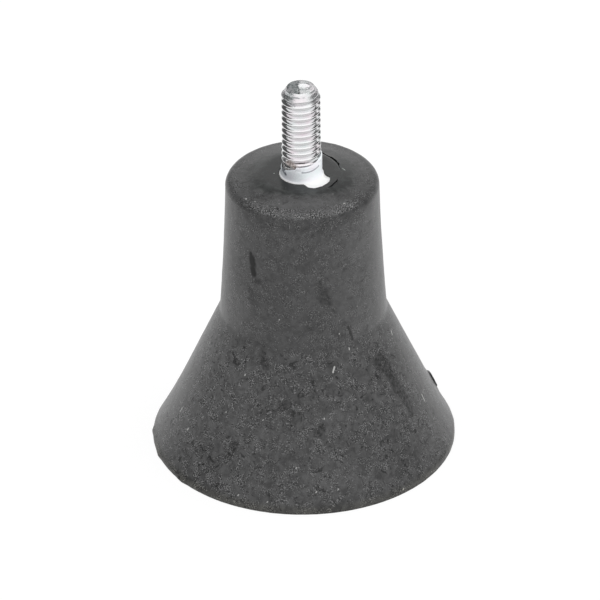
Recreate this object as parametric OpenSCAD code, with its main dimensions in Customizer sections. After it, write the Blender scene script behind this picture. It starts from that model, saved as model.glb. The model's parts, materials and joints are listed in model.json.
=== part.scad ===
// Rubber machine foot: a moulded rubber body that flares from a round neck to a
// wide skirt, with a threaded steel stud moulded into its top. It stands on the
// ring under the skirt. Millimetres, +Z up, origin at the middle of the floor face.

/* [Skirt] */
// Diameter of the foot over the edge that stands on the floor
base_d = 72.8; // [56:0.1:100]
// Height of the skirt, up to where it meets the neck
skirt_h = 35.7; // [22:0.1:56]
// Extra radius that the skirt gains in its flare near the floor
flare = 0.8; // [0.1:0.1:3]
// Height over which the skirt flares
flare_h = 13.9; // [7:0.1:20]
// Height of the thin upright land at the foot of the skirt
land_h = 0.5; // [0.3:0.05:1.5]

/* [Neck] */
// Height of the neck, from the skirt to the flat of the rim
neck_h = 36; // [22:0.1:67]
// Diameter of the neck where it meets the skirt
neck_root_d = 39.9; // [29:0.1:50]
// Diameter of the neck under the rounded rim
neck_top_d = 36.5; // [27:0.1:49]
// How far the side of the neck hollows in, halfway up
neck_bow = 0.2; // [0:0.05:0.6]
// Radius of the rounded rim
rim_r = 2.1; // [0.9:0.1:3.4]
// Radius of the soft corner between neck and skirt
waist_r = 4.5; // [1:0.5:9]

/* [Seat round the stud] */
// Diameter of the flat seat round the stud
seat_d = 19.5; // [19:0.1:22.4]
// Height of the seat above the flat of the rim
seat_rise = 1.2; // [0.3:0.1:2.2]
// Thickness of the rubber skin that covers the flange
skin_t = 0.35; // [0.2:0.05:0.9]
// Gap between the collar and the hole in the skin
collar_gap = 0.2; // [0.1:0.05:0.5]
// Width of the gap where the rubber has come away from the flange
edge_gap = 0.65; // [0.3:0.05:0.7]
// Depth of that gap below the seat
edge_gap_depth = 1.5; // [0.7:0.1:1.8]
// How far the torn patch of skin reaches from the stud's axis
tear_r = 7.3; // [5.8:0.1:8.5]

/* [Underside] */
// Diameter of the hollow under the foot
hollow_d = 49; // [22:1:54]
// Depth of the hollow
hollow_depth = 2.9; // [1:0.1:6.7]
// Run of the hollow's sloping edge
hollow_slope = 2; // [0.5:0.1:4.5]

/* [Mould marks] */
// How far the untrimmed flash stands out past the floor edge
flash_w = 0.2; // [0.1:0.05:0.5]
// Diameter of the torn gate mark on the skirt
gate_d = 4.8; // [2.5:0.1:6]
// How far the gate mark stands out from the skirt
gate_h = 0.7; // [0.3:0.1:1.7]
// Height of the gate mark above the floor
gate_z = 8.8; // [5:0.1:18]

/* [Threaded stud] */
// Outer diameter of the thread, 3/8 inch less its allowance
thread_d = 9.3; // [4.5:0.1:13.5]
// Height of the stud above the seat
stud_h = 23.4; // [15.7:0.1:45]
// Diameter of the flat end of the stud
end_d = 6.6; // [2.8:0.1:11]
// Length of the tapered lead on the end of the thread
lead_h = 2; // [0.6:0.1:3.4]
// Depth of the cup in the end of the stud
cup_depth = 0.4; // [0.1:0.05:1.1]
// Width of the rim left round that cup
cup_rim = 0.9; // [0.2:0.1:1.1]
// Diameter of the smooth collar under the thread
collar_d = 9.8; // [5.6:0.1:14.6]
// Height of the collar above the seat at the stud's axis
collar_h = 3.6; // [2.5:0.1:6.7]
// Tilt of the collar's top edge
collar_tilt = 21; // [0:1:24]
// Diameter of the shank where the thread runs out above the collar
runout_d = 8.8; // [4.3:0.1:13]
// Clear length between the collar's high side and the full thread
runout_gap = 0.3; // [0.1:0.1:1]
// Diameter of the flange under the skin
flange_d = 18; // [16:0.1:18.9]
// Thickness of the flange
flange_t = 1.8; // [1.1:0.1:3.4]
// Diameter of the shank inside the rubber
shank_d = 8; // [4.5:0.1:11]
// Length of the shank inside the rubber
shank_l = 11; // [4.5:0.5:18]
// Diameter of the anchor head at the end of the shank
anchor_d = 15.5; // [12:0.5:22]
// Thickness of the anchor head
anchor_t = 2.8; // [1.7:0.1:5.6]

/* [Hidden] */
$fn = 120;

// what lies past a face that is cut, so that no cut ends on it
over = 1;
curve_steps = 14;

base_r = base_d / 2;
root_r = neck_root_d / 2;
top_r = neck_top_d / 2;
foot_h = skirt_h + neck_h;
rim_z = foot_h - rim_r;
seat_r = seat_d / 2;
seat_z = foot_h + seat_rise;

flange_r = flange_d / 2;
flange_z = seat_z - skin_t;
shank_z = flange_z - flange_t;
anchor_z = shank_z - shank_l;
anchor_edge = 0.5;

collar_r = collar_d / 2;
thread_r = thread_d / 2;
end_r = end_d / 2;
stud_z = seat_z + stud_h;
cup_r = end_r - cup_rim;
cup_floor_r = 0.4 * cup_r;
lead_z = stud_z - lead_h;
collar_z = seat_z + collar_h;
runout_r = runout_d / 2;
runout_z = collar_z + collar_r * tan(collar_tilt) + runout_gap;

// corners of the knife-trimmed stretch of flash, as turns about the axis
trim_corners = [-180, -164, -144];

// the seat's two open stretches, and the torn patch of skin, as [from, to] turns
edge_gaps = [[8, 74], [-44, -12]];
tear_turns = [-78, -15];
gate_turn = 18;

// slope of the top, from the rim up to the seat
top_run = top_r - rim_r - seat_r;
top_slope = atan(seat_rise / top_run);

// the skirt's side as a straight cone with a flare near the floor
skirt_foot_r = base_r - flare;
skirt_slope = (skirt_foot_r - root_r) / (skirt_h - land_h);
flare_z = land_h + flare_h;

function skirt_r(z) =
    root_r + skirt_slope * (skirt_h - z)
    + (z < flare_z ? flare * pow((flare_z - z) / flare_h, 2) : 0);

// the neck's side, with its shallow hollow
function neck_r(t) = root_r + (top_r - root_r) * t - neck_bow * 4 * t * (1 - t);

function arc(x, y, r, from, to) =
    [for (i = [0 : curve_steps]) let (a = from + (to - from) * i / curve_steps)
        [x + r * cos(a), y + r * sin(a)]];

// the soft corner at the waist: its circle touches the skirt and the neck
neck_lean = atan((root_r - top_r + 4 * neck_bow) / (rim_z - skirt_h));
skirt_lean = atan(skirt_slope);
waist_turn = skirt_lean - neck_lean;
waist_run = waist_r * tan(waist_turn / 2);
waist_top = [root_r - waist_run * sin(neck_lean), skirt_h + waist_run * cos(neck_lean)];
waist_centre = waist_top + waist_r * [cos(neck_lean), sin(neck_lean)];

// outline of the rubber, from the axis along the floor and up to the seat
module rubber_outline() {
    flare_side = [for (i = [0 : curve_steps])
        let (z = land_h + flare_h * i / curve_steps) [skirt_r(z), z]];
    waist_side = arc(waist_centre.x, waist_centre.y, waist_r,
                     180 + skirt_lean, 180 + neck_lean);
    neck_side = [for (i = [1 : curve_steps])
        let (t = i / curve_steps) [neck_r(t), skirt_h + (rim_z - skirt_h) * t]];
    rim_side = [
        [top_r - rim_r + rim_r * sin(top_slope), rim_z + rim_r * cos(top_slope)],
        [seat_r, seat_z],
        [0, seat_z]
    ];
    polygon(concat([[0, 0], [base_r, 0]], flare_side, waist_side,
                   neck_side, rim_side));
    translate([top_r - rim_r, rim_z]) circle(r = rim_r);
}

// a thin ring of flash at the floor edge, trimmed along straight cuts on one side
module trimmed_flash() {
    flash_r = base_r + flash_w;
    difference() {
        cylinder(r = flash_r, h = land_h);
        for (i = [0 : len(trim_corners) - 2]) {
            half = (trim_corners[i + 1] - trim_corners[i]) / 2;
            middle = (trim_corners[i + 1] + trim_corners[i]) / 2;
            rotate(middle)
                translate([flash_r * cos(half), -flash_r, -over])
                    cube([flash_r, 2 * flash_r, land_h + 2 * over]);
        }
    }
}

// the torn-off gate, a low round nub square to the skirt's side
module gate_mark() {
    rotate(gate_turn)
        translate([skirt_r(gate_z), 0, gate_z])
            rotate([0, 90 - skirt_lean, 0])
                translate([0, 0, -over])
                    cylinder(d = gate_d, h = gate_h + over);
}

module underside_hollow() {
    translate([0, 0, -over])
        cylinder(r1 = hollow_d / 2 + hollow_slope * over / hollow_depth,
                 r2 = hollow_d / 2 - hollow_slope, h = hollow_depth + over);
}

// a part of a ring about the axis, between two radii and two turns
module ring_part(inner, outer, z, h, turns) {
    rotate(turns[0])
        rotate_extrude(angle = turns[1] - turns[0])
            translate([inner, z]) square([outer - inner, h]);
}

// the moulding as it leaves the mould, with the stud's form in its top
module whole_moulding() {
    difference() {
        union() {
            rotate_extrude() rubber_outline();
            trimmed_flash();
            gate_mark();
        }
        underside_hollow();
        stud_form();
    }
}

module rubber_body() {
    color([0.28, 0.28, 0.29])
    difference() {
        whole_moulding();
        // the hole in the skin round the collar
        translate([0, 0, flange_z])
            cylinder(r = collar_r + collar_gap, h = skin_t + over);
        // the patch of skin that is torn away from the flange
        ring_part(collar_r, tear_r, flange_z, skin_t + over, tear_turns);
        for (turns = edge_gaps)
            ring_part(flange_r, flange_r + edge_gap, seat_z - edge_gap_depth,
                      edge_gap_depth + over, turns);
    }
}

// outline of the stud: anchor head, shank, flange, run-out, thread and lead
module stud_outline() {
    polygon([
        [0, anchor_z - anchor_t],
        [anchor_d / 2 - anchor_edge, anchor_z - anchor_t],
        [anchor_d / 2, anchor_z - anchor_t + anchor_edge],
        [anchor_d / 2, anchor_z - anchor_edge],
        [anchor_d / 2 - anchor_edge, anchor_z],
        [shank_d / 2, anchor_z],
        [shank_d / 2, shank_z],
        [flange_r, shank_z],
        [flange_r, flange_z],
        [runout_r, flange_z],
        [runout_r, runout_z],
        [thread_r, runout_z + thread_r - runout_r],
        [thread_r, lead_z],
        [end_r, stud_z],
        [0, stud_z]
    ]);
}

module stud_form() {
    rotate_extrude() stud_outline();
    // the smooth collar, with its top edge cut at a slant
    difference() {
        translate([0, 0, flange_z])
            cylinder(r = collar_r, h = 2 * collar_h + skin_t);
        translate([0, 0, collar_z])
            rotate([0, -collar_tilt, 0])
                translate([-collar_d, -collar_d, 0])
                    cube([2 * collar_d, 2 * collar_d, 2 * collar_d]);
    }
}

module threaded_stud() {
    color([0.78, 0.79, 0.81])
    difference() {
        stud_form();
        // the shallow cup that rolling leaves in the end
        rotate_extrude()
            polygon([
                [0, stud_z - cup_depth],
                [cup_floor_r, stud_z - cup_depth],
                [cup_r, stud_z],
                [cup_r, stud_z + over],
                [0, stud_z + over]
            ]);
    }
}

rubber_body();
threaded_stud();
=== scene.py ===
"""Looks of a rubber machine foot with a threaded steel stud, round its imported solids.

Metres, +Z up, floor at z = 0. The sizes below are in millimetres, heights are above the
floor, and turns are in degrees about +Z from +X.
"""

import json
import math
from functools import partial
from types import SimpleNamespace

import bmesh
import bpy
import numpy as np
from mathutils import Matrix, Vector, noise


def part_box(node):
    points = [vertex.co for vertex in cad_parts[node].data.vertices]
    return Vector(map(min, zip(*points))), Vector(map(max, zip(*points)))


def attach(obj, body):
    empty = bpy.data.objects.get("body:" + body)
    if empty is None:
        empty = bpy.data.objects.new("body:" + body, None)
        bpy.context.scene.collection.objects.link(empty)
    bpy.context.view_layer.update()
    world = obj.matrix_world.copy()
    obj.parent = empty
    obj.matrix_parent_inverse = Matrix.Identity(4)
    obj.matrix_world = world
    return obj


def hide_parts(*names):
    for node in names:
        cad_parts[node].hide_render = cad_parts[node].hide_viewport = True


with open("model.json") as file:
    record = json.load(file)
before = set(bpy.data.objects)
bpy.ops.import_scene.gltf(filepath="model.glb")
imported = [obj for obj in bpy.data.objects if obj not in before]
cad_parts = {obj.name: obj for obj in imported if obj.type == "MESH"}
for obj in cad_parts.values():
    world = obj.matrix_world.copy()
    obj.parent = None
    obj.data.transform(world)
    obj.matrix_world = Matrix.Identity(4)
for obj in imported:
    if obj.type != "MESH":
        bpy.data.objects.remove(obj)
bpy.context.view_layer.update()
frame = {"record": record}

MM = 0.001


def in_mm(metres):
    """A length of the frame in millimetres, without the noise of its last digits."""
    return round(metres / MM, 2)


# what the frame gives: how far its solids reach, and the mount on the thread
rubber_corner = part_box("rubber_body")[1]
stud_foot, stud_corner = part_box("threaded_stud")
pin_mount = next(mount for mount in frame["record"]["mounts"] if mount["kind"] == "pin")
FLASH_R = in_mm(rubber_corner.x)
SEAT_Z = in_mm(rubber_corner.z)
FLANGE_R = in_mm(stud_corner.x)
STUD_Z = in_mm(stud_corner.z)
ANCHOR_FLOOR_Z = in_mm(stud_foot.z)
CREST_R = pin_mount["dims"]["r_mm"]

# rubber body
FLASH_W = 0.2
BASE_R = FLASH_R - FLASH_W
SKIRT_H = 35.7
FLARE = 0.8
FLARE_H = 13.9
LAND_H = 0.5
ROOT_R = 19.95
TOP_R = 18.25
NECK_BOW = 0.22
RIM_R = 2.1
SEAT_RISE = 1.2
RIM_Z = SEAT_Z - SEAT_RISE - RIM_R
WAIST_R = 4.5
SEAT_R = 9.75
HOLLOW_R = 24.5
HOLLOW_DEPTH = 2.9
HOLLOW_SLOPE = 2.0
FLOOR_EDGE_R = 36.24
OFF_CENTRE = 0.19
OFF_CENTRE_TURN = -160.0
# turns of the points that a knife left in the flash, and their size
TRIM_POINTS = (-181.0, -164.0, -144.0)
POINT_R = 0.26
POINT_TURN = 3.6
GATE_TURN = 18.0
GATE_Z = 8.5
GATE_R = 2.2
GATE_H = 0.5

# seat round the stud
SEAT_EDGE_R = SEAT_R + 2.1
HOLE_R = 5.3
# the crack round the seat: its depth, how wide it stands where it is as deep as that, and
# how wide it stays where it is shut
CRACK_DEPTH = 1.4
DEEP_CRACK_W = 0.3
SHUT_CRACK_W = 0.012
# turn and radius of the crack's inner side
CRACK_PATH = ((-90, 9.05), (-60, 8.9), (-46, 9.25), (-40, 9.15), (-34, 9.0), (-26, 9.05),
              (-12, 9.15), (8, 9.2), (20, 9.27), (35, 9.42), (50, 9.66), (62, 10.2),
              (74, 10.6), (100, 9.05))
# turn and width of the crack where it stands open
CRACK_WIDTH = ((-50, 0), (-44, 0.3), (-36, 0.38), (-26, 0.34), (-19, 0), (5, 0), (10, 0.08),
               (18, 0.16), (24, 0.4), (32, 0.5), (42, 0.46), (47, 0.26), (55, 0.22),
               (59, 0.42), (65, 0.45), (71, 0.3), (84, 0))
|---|
◆ **PROBLEM TO SOLVE**: Reproduce verbatim only this range: the first line of the material through the line that contains "the floor face.", inclusive.

◆ **SOLUTION**:
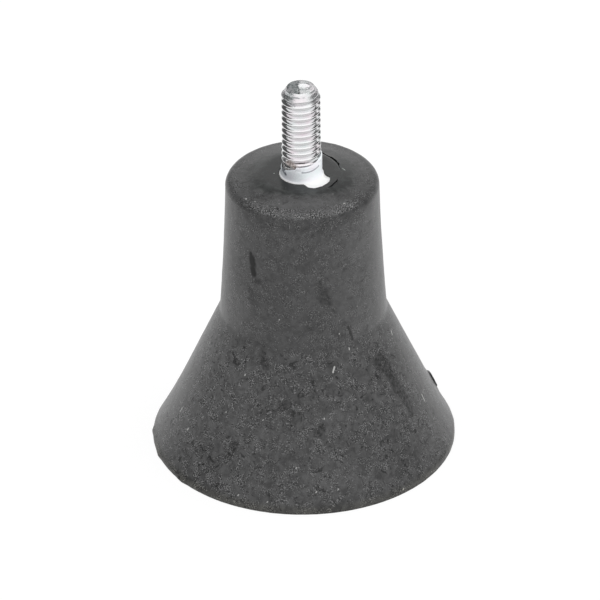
Recreate this object as parametric OpenSCAD code, with its main dimensions in Customizer sections. After it, write the Blender scene script behind this picture. It starts from that model, saved as model.glb. The model's parts, materials and joints are listed in model.json.
=== part.scad ===
// Rubber machine foot: a moulded rubber body that flares from a round neck to a
// wide skirt, with a threaded steel stud moulded into its top. It stands on the
// ring under the skirt. Millimetres, +Z up, origin at the middle of the floor face.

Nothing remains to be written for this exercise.